Initiatives like the ‘professor of practice’, reworking of curriculums, attempts to move from publication-centred academia to a problem-solving approach will surely usher a long-term cultural change, in sync with needs of a developed economy that we are poised to become in the amrit kaal.
Practising Engineer Vs Others, A Perspective
There is a world of difference between the perspective of a practising engineer and of someone who has studied engineering but not practised it. The two cannot be conflated.
The Challenger disaster of January 1986 brings to fore the saliency of the perspective. The ill-fated shuttle launch should not have taken place.
The engineers of the American company Thiokol, who were responsible for the solid rocket motor component that eventually failed (two slender white rockets on either side of the space shuttle) and caused the shuttle to explode unreservedly, recommended that the launch should be aborted.

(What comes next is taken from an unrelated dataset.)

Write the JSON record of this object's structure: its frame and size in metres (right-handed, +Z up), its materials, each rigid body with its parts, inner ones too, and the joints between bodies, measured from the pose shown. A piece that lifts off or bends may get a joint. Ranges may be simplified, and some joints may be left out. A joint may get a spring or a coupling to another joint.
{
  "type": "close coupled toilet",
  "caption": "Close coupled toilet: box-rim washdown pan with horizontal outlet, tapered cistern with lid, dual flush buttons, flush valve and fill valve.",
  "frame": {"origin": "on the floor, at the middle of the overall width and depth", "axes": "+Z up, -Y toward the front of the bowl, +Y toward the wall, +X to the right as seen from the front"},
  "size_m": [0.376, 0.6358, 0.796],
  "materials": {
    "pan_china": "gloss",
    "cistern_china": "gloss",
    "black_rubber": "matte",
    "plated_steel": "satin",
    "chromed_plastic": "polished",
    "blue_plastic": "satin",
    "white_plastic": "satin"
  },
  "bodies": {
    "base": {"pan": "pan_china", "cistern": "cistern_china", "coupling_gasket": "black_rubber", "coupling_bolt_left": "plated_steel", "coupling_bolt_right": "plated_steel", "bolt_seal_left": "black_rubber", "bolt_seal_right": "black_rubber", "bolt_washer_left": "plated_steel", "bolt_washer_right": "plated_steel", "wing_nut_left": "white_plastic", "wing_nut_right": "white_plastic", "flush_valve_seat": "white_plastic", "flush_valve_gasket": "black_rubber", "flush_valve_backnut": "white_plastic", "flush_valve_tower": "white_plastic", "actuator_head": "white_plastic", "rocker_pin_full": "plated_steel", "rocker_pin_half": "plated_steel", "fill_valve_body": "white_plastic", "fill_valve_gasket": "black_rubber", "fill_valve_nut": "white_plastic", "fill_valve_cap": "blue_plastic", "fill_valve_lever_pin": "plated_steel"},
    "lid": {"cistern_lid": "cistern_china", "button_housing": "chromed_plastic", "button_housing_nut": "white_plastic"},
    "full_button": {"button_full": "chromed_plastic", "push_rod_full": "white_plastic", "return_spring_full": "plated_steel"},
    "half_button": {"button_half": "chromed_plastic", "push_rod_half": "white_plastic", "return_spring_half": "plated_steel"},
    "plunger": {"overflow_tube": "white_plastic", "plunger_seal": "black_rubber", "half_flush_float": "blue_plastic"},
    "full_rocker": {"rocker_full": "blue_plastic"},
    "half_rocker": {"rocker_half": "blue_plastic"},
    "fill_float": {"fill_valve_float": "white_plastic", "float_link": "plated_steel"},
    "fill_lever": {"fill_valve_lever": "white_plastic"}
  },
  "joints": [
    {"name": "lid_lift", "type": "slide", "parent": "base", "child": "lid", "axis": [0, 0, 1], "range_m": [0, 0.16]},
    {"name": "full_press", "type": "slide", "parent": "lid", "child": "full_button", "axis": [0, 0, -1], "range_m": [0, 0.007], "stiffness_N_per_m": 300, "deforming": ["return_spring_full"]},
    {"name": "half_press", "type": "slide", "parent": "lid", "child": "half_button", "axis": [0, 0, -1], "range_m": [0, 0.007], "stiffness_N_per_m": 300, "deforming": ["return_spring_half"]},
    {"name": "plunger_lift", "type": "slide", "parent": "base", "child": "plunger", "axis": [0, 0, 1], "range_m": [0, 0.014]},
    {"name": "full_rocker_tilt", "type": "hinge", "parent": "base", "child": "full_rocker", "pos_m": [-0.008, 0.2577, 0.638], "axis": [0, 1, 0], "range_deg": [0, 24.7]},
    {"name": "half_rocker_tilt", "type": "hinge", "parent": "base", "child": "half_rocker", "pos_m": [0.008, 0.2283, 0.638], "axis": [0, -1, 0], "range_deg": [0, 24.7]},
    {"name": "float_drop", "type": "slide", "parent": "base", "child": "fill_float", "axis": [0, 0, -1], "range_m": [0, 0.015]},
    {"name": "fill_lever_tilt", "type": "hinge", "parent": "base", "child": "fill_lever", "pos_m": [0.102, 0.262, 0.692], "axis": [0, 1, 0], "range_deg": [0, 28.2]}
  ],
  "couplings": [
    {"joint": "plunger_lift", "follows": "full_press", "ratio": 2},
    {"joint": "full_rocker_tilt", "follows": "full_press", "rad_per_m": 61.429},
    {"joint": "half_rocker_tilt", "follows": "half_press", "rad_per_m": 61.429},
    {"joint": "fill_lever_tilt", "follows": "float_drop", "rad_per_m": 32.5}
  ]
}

There was a lot of pressure on this team which had to take a call to abort or go ahead with launch.
The vice president of engineering, upon whose view the decision rested, also said no for launch. But he was then nudged by his boss, a senior vice president, who suggested that he keep aside his engineer's hat and think like a manager.
In a high-pressure environment, this change of perspective made the vice president agree to the launch. He went against his own earlier advice as an engineer!
Why is this important? India is investing heavily in large-scale infrastructure. This will support a large number of vehicles on road, rail, water, and space, bringing forth a highly complex and dynamic interplay of these components.
Therefore, educators and administrators need to bring in a cultural change of respecting professionals. And professionals should culturally internalise failures, for which a revisit of pedagogy as followed in our engineering colleges is needed.